Josh Korda’s podcast has been one of my favourite things to listen to over the past year. Josh is a meditation teacher at Dharmapunx in Brooklyn. A teacher in the Theravadan Buddhist tradition, it’s actually Josh’s keen passion for psychology that makes his talks so engaging, as well as his straight-talking humour.
Josh will often start with a psychological concept, frequently attachment theory and theories of childhood development, to shed light on common problems such as addiction, envy, and shame. He also talks about aspirational topics like ‘how to live a purposeful life’, creativity, contentment, and self-esteem. Much of the time, though not always, there’s a confluence between these ideas and Buddhist thought and Josh usually offers beneficial strategies, tools and techniques.

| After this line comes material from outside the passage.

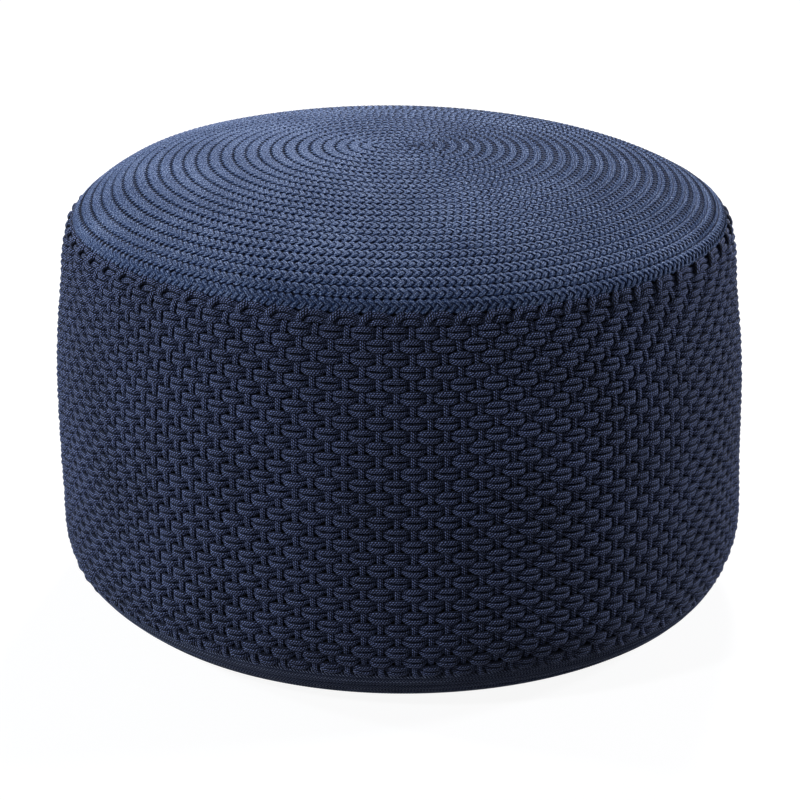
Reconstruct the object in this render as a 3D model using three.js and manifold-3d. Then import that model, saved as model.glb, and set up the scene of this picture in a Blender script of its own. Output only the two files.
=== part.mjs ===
// Round woven footstool: a drum of woven cord with a coiled braid top, drawn over a foam cushion
// that has its own bag and comes out through a zip in the base.
// Millimetres, +Z up, origin on the floor under the middle. The zip runs along X.

import * as THREE from 'three';
import { mergeVertices } from 'three/addons/utils/BufferGeometryUtils.js';
import Module from 'manifold-3d';

const wasm = await Module();
wasm.setup();

// Outline of the cover
const bellyDiameter = 600; // across the straight part of the woven side
const sideHeight = 343; // floor to the seam between the side and the coiled top
const crownHeight = 57; // the middle of the top above that seam
const footRound = 77; // radius that takes the side in to the foot
const shoulderHeight = 160; // the side leans in over this much below the seam
const seamInset = 19; // how far in the seam is from the belly

// Cover
const coverThickness = 9; // two cords crossing, and the braid
const footBandHeight = 40; // top edge of the flat braid round the foot
const footLipWidth = 18; // the same braid lying flat on the floor
const coilTurns = 24; // turns of the coiled braid
const coilGap = 0.7; // between one turn and the next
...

There’s a real honesty and openness to the talks. One anecdote recounts how after recognising his alcoholism and resolving to go sober, his job as an advertising executive required him to attend a whisky distiller’s party. He describes a kind of surreal whisky fountain at one end of the room. Someone dressed as a grouse tried to hand him a free quart. While he was drinking no one ever tried to give him a free bottle of whisky, he says. He decided that, even if it puts his job at jeopardy, he had to leave the party immediately or risk everything. He makes light of heavy themes with a knack for pointing out the absurd.
Josh eventually left the advertising party altogether, having risen to the rank of Art Director because he’d grown to loathe it. Over a period of seven years, he moved from a salaried job, to freelance, to doing what he’s passionate about: teaching at Dharmapunx, where these talks are recorded, and taking one-on-one counselling work.
The audio quality suggests the talks are recorded on someone’s phone – not slick by any means but with lo-fi charm. Don’t let that put you off, you’d be missing out.